The Dragon Stone Conspiracy: A Strowlers Novel by Amanda Cherry
My rating: 2 of 5 stars
If you follow my reviews, you probably know that protagonist agency is something I always look for in a book. In this book, I found hardly any.
For at least 80% of it, the main character makes no decisions except to do what people tell her and go where they send her; she usually has only one viable option, like the worst ever railroaded RPG. She faces no opposition, challenge, or test until about 85% of the way in; people keep transporting her places and giving her what she needs. She's passive, and what's more, the prologue reveals - before we even meet her - that she's a dupe and a pawn.
She does eventually face one challenge, but the gifts she's been showered with make the outcome a foregone conclusion, and there's little tension. She also does something else effective and important to the plot in the same scene, but completely by accident and without ever understanding (and without the author ever making clear, at least to me) why it happened.
This is a problem. Also a problem for me, in the pre-publication version I reviewed from Netgalley, is the fact that the author doesn't have a firm grip on capitalization or hyphenation, has a smaller vocabulary than she thinks she does, and commits several anachronisms (not to mention comma splices, a dangling modifier, and a mid-scene point-of-view switch). The state of the manuscript is such that it will take an excellent copy editor to bring it up to standard.

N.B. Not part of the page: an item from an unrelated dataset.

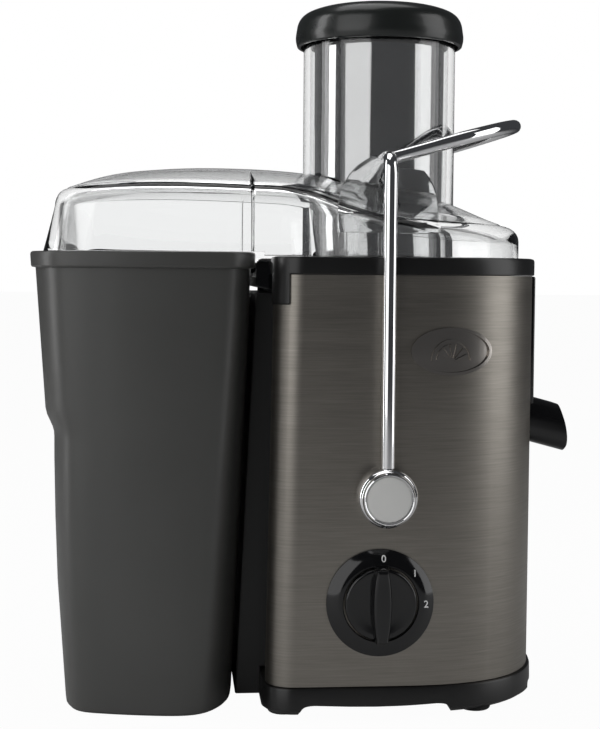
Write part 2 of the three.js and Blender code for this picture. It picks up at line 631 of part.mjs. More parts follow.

The setting is an open shared world, based on a rather obscure TV series from a couple of years ago which seems to only have released a few episodes and received little popular or critical acclaim. I haven't seen it, but the main character of this book apparently appears in several episodes of the series; this is by way of a prequel. The setting seems, judging by the book, to be a bland and generic urban fantasy world. There may be more to the character in the show, but the character in the book didn't have a lot of depth or development, mainly because she hardly ever made any decisions or faced any problems.
I have to say, I was expecting a lot more from the promising premise of "young woman fights Nazis with magic". Nothing is done particularly well, and a number of things are done badly, hence two stars.